The keeper, satisfied that I wasn’t a hungry drone pilot, went on his way and I continued  eastward across the moor. This side of the moor is dotted with low cairns and banks.

My next destination was the large embanked enclosure on eastern end of the moor. The enclosure is located on fairly level ground just before it dips down into the valley to where the River Esk meets the Baysdale Beck.

The Enclosure is about 40m square with fairly well defined walls. The walls are made of stones with the occasional large upright stone on the inner face. The walls stand at about 1.5m high and 2-3m wide. There is a 3m entrance on the east side. The general consensus is that the structure is Iron Age in date, but this is not certain.

I spent a little time walking around the enclosure and admiring the views along the Esk Valley to Castleton and then headed back to the road and Hob Hole via the Esk Valley Walk footpath.

Regarding the relationship between Hob Hole and the prehistoric remains, Stanhope White makes this observation

..the belief in a race of little men who lived under the earth may stem from the first interaction of the Celts with the indigenous Bronze Age people. When from time to time, a howe was opened for some purpose, possibly to win stone, if the so-called incense cups were found, they were regarded as proof of the presence of little men.

The North York Moors. An Introduction. Stanhope White. 1979

Urn Upleatham

Elgee Map

Frank Elgee’s map of Crown End.


A lidar image and aerial view of the Crown End enclosure

12 thoughts on “Crown End

  1. Gamekeeper magnet?
    looks like a grand day out – I was most tempted to have a quick wander onto Westerdale moor earlier in the year when i went looking for the Hob hole spring on the slope down to the beck. – but it was getting late so i resisted.
    Folklore gives the impression that the Hobs were short hairy fella’s, yet Blakeborough has the story of the ‘Giants’ Lapstone at Hob Hole. The hob thrush/thurs name relates to the jotun so this might be an explanation.

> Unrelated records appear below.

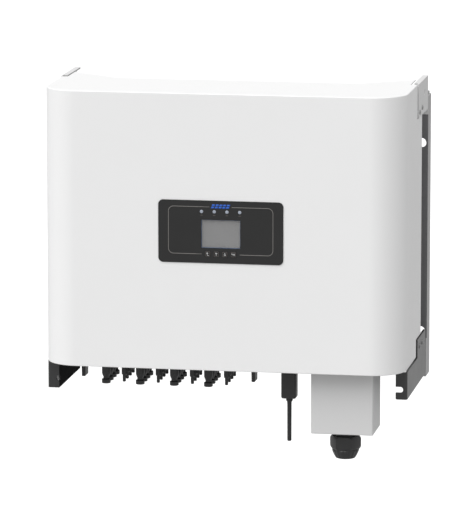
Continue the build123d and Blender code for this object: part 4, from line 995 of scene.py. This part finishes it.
class INVERTER_OT_isolators(bpy.types.Operator):
    """Isolator knobs: a knurled disc, a tapered grip and a pale pointer"""
    bl_idname = "inverter.isolators"
    bl_label = "Isolator knobs"

    def execute(self, context):
        sizes = context.scene.inverter_fittings
        for side in ("left", "right"):
            node = f"isolator_knob_{side}"
            body = f"isolator_{side}"
            centre, low, high = middle_of(node)
            disc_top = middle_of("chassis_box")[1][2] - 0.6 * MM
            disc_low = disc_top - sizes.knob_disc
            r = sizes.knob
            disc = turned([(0, disc_top), (r - 1.5 * MM, disc_top), (r - 0.4 * MM, disc_top - 0.5 * MM),
                           (r, disc_top - 1.5 * MM), (r, disc_low + 2.4 * MM),
                           (r - 0.7 * MM, disc_low + 0.8 * MM),
                           (r - 2.2 * MM, disc_low), (0, disc_low)], 96,
                          ribbed(24, -0.5 * MM, disc_low + 2.2 * MM, disc_top - 1.4 * MM))
            shaft = turned([(0, high[2]), (5 * MM, high[2]), (5 * MM, disc_top), (0, disc_top)], 24)
            t = np.linspace(0, 1, 9)
            waist = 0.8 * MM * np.sin(np.pi * t)
            tip_w, tip_l = sizes.grip_w - 1.9 * MM, sizes.grip_l - 2 * MM
            heights = disc_low + 1 * MM + (low[2] + 1.2 * MM - disc_low - 1 * MM) * t
            widths = sizes.grip_w + (tip_w - sizes.grip_w) * t - waist
            lengths = sizes.grip_l + (tip_l - sizes.grip_l) * t
            sections = [(z, w, l, 2.2 * MM) for z, w, l in zip(heights, widths, lengths)]
            end = [(low[2] + 0.4 * MM, tip_w - 0.9 * MM, tip_l - 0.8 * MM, 1.8 * MM),
                   (low[2], tip_w - 2.4 * MM, tip_l - 2.4 * MM, 1.2 * MM)]
            grip = lofted(sections + end)
            place = over(centre)
            set_piece(f"{node}_turned", moved(joined(disc, shaft, grip), place), "black", body,
                      (node,), 30.0)
            mark = lofted([(low[2] - 0.15 * MM, 1.2 * MM, 7 * MM, 0.5 * MM),
                           (low[2] + 0.3 * MM, 1.2 * MM, 7 * MM, 0.5 * MM)])
            set_piece(f"pointer_{side}", moved(mark, (centre[0], centre[1] - 9 * MM, 0)),
                      "pale_ink", body, slot="part_black")
        return {"FINISHED"}


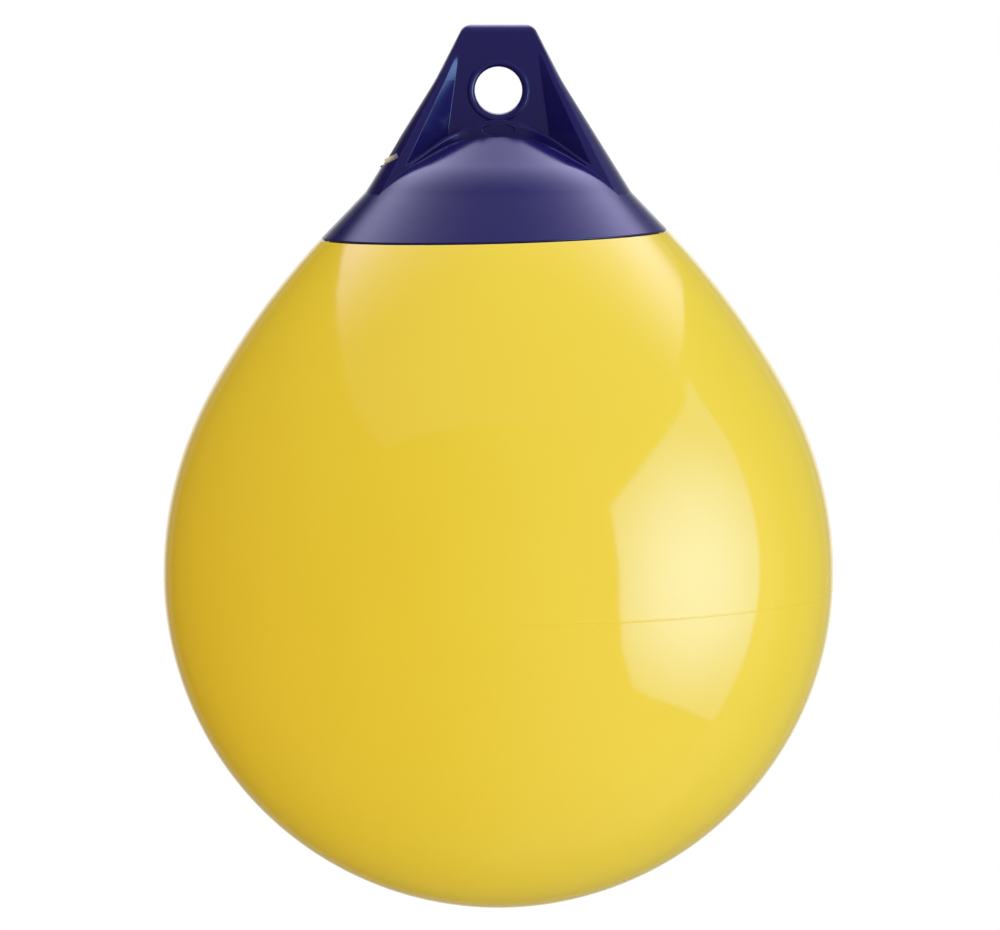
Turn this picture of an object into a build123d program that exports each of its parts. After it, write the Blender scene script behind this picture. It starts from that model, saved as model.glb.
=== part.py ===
"""Inflatable mooring buoy: a blown vinyl bag, a moulded rope hold with an eye, and an air valve.

The origin is the middle of the rope eye. X runs from flange to flange, Y along the eye, Z up.
"""

import os
from math import cos, radians, sin, sqrt, tan

from build123d import *

os.makedirs("parts", exist_ok=True)

# Bag, a body of revolution of tangent arcs about Z, hung from the end of a cone at the neck
bag_radius = 260.7
cone_end_r = 133.6
cone_end_z = -110.8
cone_angle = 43.84
shoulder_angle = 29.2
shoulder_ratio = 1.129
bag_wall = 2.4

# Mould seam round the bag a little below its widest line, and tilted like the colour line
seam_drop = 15.2
seam_tilt = 0.8
seam_radius = 1.1
seam_proud = 0.25

# Neck of the bag, a flat dome under the rope hold
neck_corner_r = 87.0
neck_rise = 21.3
neck_blend = 50.0
cap_wall = 5.5
bond_gap = 0.1

# Crown of the rope hold: the bag's cone carried on upwards, then a flatter cone
crown_edge_r = 88.2
crown_slope = 0.58
crown_blend = 100.0
rim_drop = 0.9
rim_tilt = 1.5
lip_round = 1.3
rim_round = 0.7

# Web with the rope eye
eye_radius = 18.35
eye_rim_radius = 23.8
eye_rim_height = 1.4
eye_rim_round = 1.3
eye_round = 3.5
web_half = 10.0
horn_top = 50.5
top_half = 27.0
top_corner = 9.0
top_round = 7.0
knee_r = 48.7
knee_z = 8.1
knee_round = 150.0
foot_r = 103.0
foot_sink = 12.0

# Two flanges beside the web, with splayed inner faces
wedge_top = 28.0
wedge_slope = 0.353
front_face = 4.5
front_face_foot = 10.0
front_round = 2.0
facet_top_x = 30.7
facet_slope = 0.137

# Arched double step where the web and the flanges stand on the crown
arch_half = 95.0
arch_angle = 34.6
arch_top = -22.6
arch_radius = 65.0
arch_front = 11.8
low_arch_drop = 2.8
low_arch_radius = 83.0
low_arch_front = 13.4
arch_flat_x = 30.0
arch_splay = 35.0
arch_round = 1.4
arch_bend_round = 25.0
floor_top = -35.05
floor_radius = 105.0
floor_angle = 30.0
floor_half = 130.0
dish_z = -30.5
dish_half_width = 12.5
dish_half_height = 5.0
dish_depth = 0.8

# Air valve at the foot of the left flange, on a seat parallel to the crown
valve_x = -80.5
valve_z = -52.6
valve_tilt = 30.0
seat_depth = 11.0
housing_flange_r = 9.0
housing_flange_t = 1.0
barrel_r = 6.5
barrel_length = 15.5
barrel_gap = 0.1
screw_head_r = 7.6
screw_head_t = 1.8
shank_r = 3.5
shank_length = 12.0
run_clearance = 0.06
slot_width = 1.8
slot_depth = 1.1
seal_r = 5.2
seal_t = 0.8
seal_play = 0.3
access_radius = 13.0
access_length = 70.0
slit_inner = 4.0
slit_height = 3.3


def tilted(origin, angle):
    """Plane turned about Y, its normal leaning to -X by the angle."""
    turn = radians(angle)
    return Plane(origin=origin, x_dir=(cos(turn), 0, sin(turn)), z_dir=(-sin(turn), 0, cos(turn)))


def on_arc(centre, radius, angle):
    """Point of an arc in the profile, angle up from the horizontal."""
    return (centre[0] + radius * cos(radians(angle)), centre[1] + radius * sin(radians(angle)))


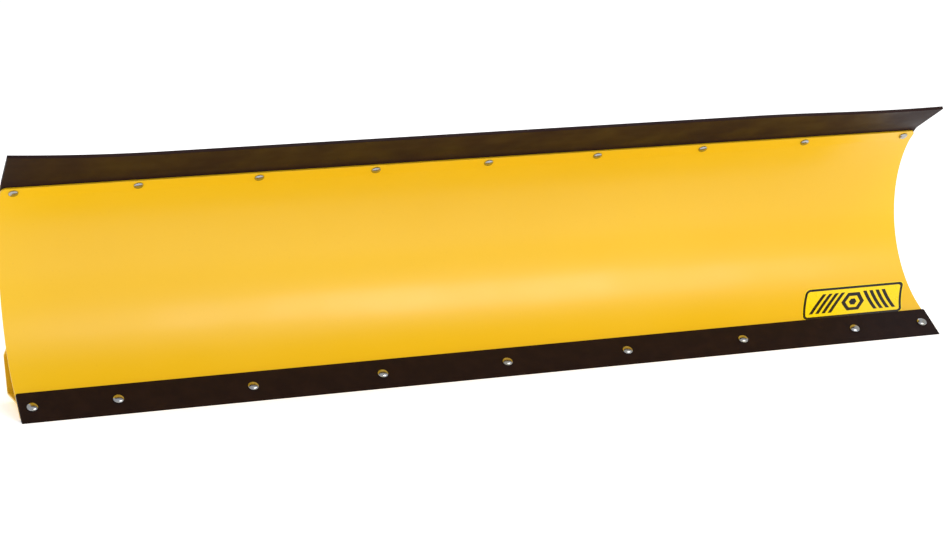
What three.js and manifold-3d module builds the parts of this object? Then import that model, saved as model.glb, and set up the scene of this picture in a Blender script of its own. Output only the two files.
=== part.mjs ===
// Snow plow blade for an ATV or UTV, 72 inches wide.
// Millimetres. +X runs along the blade, the blade faces -Y, +Z is up.
// The origin is under the middle of the blade's box, on the ground it stands on.

import * as THREE from 'three';
import { mergeVertices } from 'three/addons/utils/BufferGeometryUtils.js';
import Module from 'manifold-3d';

const wasm = await Module();
wasm.setup();

// ---------------------------------------------------------------- driving dimensions

const INCH = 25.4;
const WIDTH = 72 * INCH;
const GAP = 0.3;                    // left between pieces that touch

const BAR_WIDTH = 3 * INCH;
const BAR_THICKNESS = 0.25 * INCH;
const BAR_ANGLE = 30;               // the bar's lean from the ground, degrees

const SHEET = 3;                    // moldboard steel
const FLAT_START = 24;              // the sheet's lower edge, up the bar from its own edge
const FLAT_END = 97.4;              // where the flat runs into the roll
const ROLL_RADIUS = 218;            // to the front face
const ROLL_SWEEP = 100.6;           // degrees
const ROLL_STEPS = 24;
const LIP_BEND = 5.7;               // degrees, a crease between the roll and the lip
const LIP_LENGTH = 28;
const LIP_CORNER = 12;

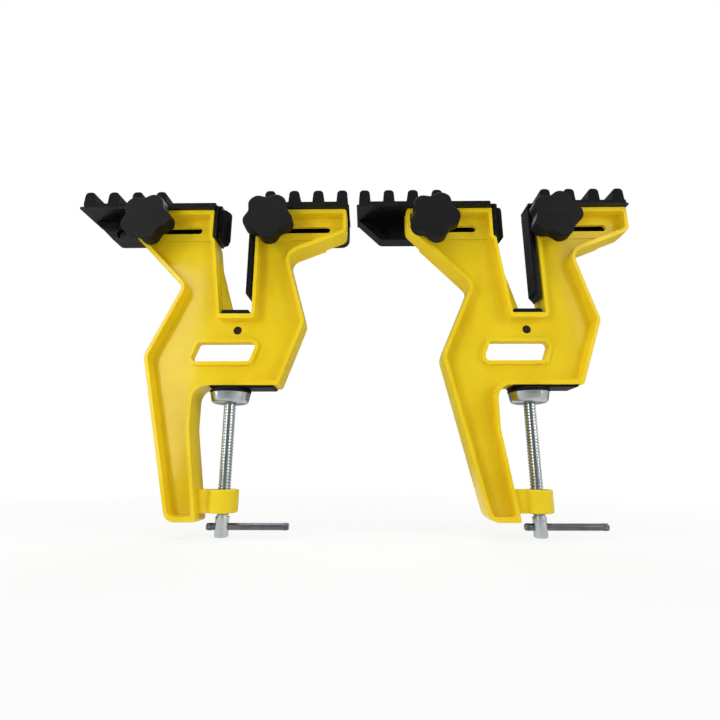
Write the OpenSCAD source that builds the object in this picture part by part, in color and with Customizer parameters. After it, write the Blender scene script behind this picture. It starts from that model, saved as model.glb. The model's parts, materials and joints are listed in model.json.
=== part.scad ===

  2. It is in Blakelbrough’s hand of glory book (i can scan the pages if you want it) the lapstone was used by cobblers to beat leather, and the giant (cobbler?) lived in a cave on stoney Ridge to the south of Hob Hole. He threw the stone and it landed next to the beck.
    The story has some folklore about women sitting on the stone and throwing a shoe, and there are one or two other references to hobs and shoes.
    not sure what the connection is, but the leprachaun in ireland is a shoemaker and there is the elves and the shoemaker story too.

  3. I’ve sent a pdf of the story to your hotmail its a 5mb attachment.
    the hob hole stone had a foot shaped cavity in it – which apparently only a ‘virtuous woman’ could put her leg into. (sounds like a bit of victorian moralising?) but the other details about the site are fascinating. Sadly it was blown up in 1830.
    The devils foot print rock was at Hood Hill near sutton bank. some interesting legends about that too – but sadly it was blown to bits in the 1950’s when a jet aircraft mysteriously crashed into the hill – the exact point of impact was the Devils stone.
    its almost as if………

  4. Hello, which museum is the ‘incense cup’ in?
    Also do you know the map ref of the standing stone as I can’t see it in our site database.

    Something on ‘incense cups’ came up yesterday here:

    “On the surface, it didn’t seem very significant but, thankfully, Claire Copper, who had just finished a research project on these artefacts, immediately recognised it for what it was — a beautiful little ‘incense cup’. After much checking, we were delighted when it was confirmed the cup was what we thought it was. There are only four other examples of this particular type of ‘cup’ in the UK and they all hail from the Stonehenge area.”

    (and yours in the photo it would appear?)

    “These tiny artefacts are often highly decorated and mostly found in Early Bronze Age contexts — often associated with burials. Their use has been the subject of debate over the years. It has been suggested that they were used to carry embers to a funeral pyre, or perhaps for the burning of incense during burial ceremonies.”

    Thanks for the ever interesting posts

    1. Hi Andy
      Incense cups are not uncommon in the archaeological record, the article may refer to a specific variation in this type of artifact. That particular example is in the Pannett Park Museum in Whitby. There are at least a dozen or so listed in the catalogue of the Mortimer collection plus other examples collected by Bateman, Anderson and other barrow diggers, a number of which ended up in the Mayer collection. These cups are also referred to as Accessory Cups.
      The Grid Reference for the stone is NZ660069. It’s roughly on the same alignment as the boundary monument and may well be part of it.
      cheers Gavin

  5. Hi, I am currently sat on a campsite in Edale with a group of D of E assessors and we were just chatting about alternative venues for a Gold practice expedition. The North York Moors came up and one of our number recanted a tale of 30 years ago when, (as a lad) he had lost his pocket knife somewhere up there. You have probably guessed already, that young lad (now a grizzled mountain man) was/is Roger Pybus!
    Just thought you might be interested to hear he has now seen the picture and was delighted to have a mystery explained!